A Plethora of Machine Learning Tools | Best | Scoop.it

Two Machine Learning sub-fields Deep and Shallow Learning exist, which has become an important split over the last couple of years. Deep Learning is responsible for record results in Image Classification and Voice Recognition and is thus being spearheaded by large data companies like Google, Facebook, and Baidu. Conversely, Shallow Learning methods include a variety of less cutting edge Classification, Clustering and Boosting techniques like Support Vector Machines. Shallow learning methods are still widely in use in fields such as Natural Language Processing, Brain Computer Interfacing, and Information Retrieval.


GPU interfacing has become an important feature for Machine Learning tools because it can accelerate large scale matrix operations. The importance of this to Deep learning methods is apparent. For instance At the GPU Tech Conference in early May 2015 39 of 45 talks given under Machine Learning were about GPU accelerated-Deep Learning applications, these came from 31 major tech companies and 8 universities. The appeal reflects the massive speed improvements in GPU assisted training of Deep Networks and is thus an important feature.


Information about the tools ability to distribute computation across clusters through Hadoop or Spark is also given. This has become an important talking point for Shallow Learning techniques which suit distributed computation. Likewise distributed computation for Deep Networks has also become a talking point as new techniques have been developed for distributed training algorithms.

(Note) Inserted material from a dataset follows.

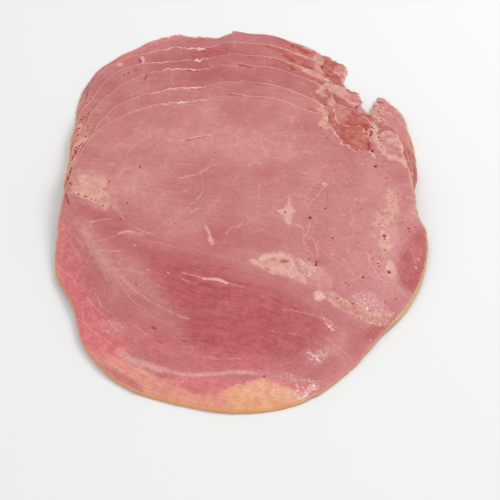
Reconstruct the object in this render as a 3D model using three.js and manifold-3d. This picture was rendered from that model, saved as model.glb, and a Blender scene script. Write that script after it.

Lastly some additional notes are attached about the varying use of these tools in academia and industry. What information exists was gathered by searching Machine Learning publications, presentations and distributed code. Some information was also supported by researchers at Google, Facebook and Oracle so many thanks to Greg Mori, Adam Pocock, and Ronan Collobert.


The results of this research show that there are a number of tools being used at the current moment and that it is not yet quite certain which will win the lions share of use in industry or across academia.